Federico Berrueto
En la política prevalecen los intereses, a pesar de que en el imaginario algunos es el oficio para el bien común. La realidad se impone, y personas, organizaciones y proyectos se movilizan o activan a partir de intereses, no de ideales. En el oficio, la simulación y el engaño van de la mano, aunque siempre debe haber espacio para hacer algo por los más, dando curso a la esperanza.
Los intereses van acompañados de los interesados, que toda persona encumbrada padece, mucho más en la política. A veces se construyen relaciones recíprocas, como el caso del dirigente nacional del PRI, Alejandro Moreno, muy dado al pleito callejero, y Rubén Moreira, un estratega habilidoso y sofisticado en la política para ganar beneficio personal. Por su parte, Marko Cortés tiene inclinación por Santiago Creel, no está mal, pero debe administrar una competencia en la que el segundo es parte interesada.
El caso de Claudia Sheinbaum es de pronóstico reservado. No pocos la ven como segura candidata presidencial y muchos, por oportunismo, le dan su incondicional adhesión. Pero, como en política casi no hay reserva a derecho de admisión (AMLO lo tenía, pero lo perdió en 2018), todos son bienvenidos. Dos casos recientes de importantes adherentes denigran a la aspirante: el gobernador de Veracruz, Cuitláhuac García y la de Campeche, Layda Sansores.
Cuitláhuac ha sido entusiasta promotor del porrismo contra la Suprema Corte de Justicia de la Nación. Sabe que el presidente le respalda, recreando así una acción sin precedente en la historia política mexicana. Un gobernador con sus acarreados para enfrentar al Poder Judicial Federal en su propio recinto, acompañada de la cobarde agresión a la ministra presidenta. El responsable es López Obrador, pero toda persona, más un funcionario electo de otro orden de gobierno, debe tener sentido de los límites, de la vergüenza y de la dignidad. No es el caso del mandatario de Veracruz.
Lo emprendido por la gobernadora de Campeche con su espectáculo los Martes del Jaguar no es sino muestra de elemental descomposición política. Desde allí ha divulgado humillantes e ilegales intervenciones telefónicas y grabaciones contra su antecesor, Alejandro Moreno. Ha insultado y agredido a mujeres adversarias. Ha sido reconvenida por el Poder Judicial Federal, que ha ignorado olímpicamente. Igual ha hecho con el entonces presidente del INE, Lorenzo Córdova y ante correligionarios como el presidente del Senado y el Secretario de Gobernación.

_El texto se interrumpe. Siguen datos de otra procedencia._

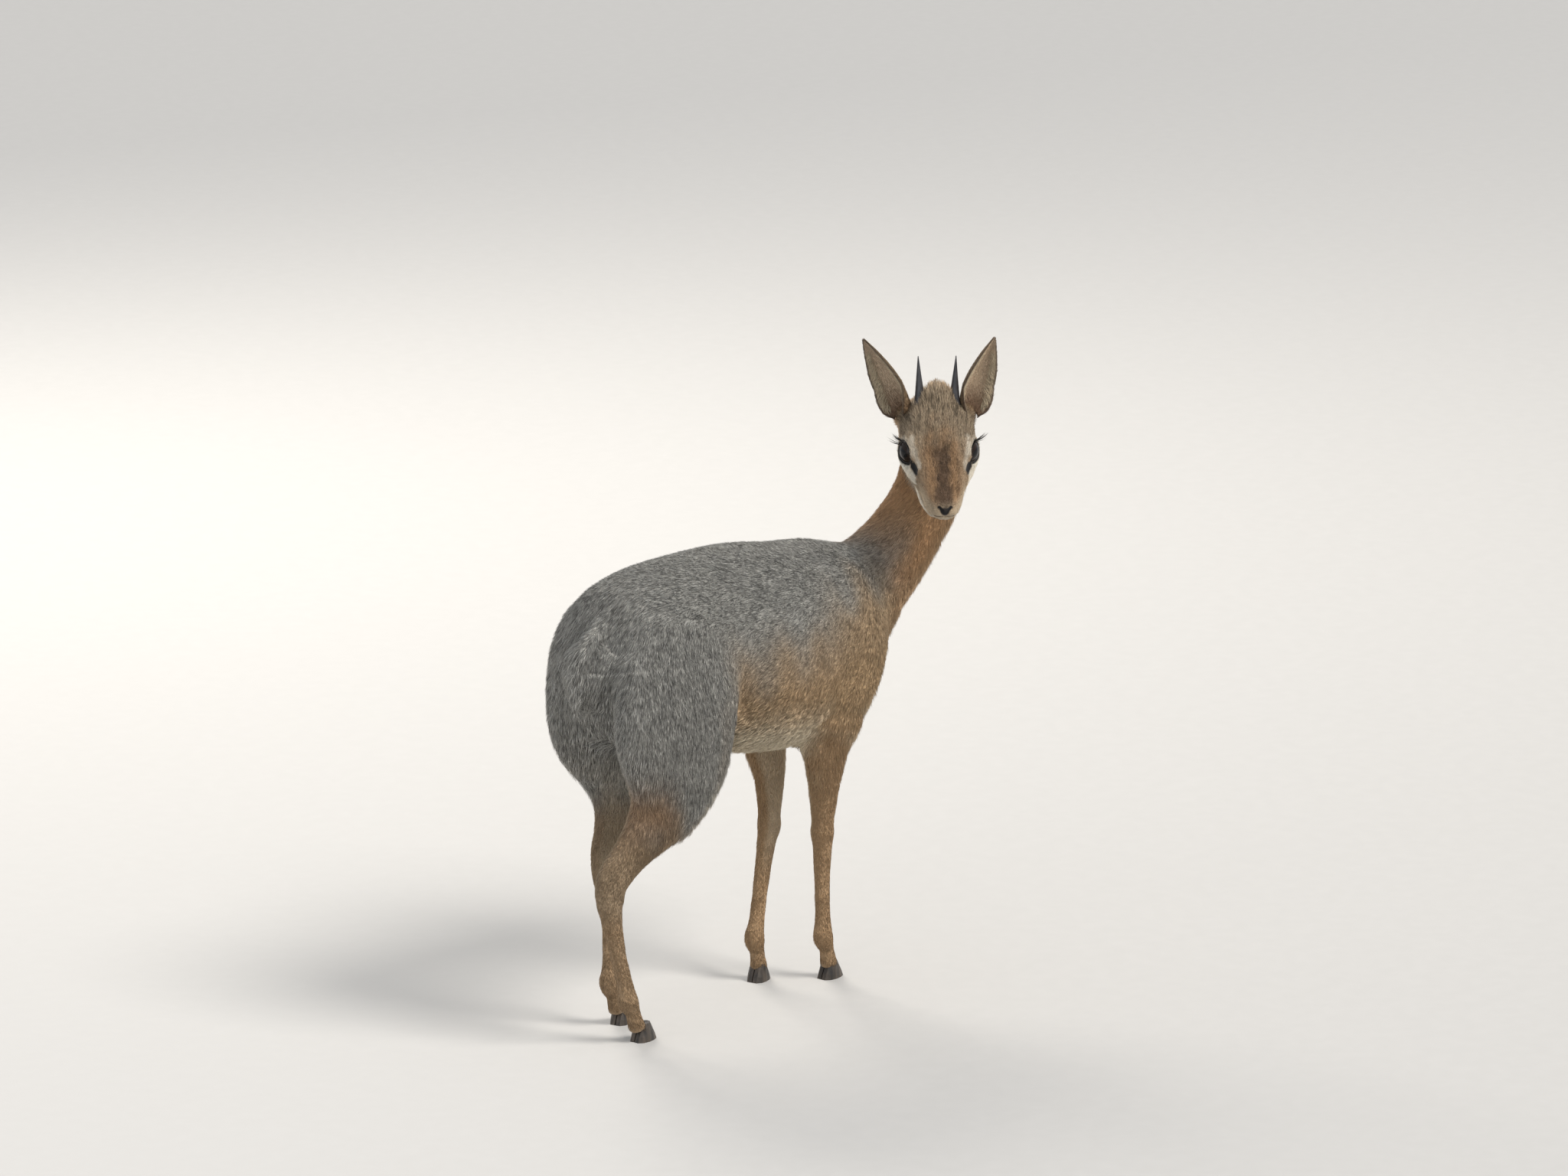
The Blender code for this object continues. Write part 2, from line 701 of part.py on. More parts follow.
# ---- hoof claws ------------------------------------------------------------------------------
def claw(at, side, heading):
    """One claw of a cloven hoof: a pointed wedge that is flat below and on its inner side."""
    length, width, high = HOOF_LENGTH, CLAW_WIDTH, HOOF_HEIGHT - 0.03
    forward = np.array([math.cos(heading), math.sin(heading), 0.0])
    left = np.array([-forward[1], forward[0], 0.0])
    rows = [  # share of the length at the sole and at the top, width share
        (0.00, 0.26, 0.55),
        (0.16, 0.30, 0.95),
        (0.42, 0.42, 1.00),
        (0.70, 0.54, 0.78),
        (0.90, 0.64, 0.42),
        (1.00, 0.69, 0.12),
    ]

    def build(bm):
        inner = 0.05
        rings = []
        for low, top, wide in rows:
            ring = []
            for share, lift, grow in (
                (low, 0.0, 1.0),
                (low + 0.25 * (top - low), 0.30, 0.98),
                (low + 0.7 * (top - low), 0.72, 0.88),
                (top, 1.0, 0.74),
            ):
                back = (share - 0.42) * length
                outer = inner + width * wide * grow
                for across in (outer, inner):
                    p = np.array([*at, 0.0]) + forward * back + left * side * across
                    ring.append(bm.verts.new((p[0] * CM, p[1] * CM, lift * high * CM)))
            # round the ring: outer side up, then inner side down
            rings.append([ring[0], ring[2], ring[4], ring[6], ring[7], ring[5], ring[3], ring[1]])
        for a, b in zip(rings, rings[1:]):
            for j in range(8):
                k = (j + 1) % 8
                bm.faces.new((a[j], a[k], b[k], b[j]))
        bm.faces.new(rings[0][::-1])
        bm.faces.new(rings[-1])
        bmesh.ops.recalc_face_normals(bm, faces=bm.faces)
        bmesh.ops.triangulate(bm, faces=bm.faces)

    return mesh_from("claw", build)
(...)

Ambos mandatarios tienen la condición de heraldos del insulto. Que viene bien en estos tiempos, y el mejor ejemplo es el del presidente de la República, prácticamente en cada comparecencia mañanera. No es normal ni el país y la política así lo requieren. Es prácticamente imposible que el peculiar estilo personal de gobernar de López Obrador se reproduzca. Un ejemplo ilustrativo es el aspirante presidencial en EU Ron de Santis, gobernador de Florida, quien al asumirse en su arranque como un Donald Trump recargado ha tenido un despegue desastroso. El populismo descansa en el carisma del líder; no hay copias ni segundas partes exitosas.
El mejor respaldo a López Obrador no viene de sus modos alejados de la civilidad política, que le hacen un gobernante abusivo, peleado con la realidad y rencoroso. No es la forma, sino la sustancia que debe preocupar y ocupar a quienes aspiran a sucederle. Mimetizarse con él es infructuoso y los despoja de sus atributos que, para Claudia Sheinbaum, es más que evidente por las diferencias de formación, trayectoria política y origen.
Al igual que en el pasado priísta, los aspirantes juegan en un doble plano. Por una parte, ser consecuentes con el líder político del proyecto y, por la otra, acreditar una personalidad propia a manera de dar continuidad de lo que es común. Las amistades peligrosas de Claudia no sólo muestran descuido, sino la sospecha de la frágil lealtad que acompaña al oportunismo disfrazado de incondicionalidad.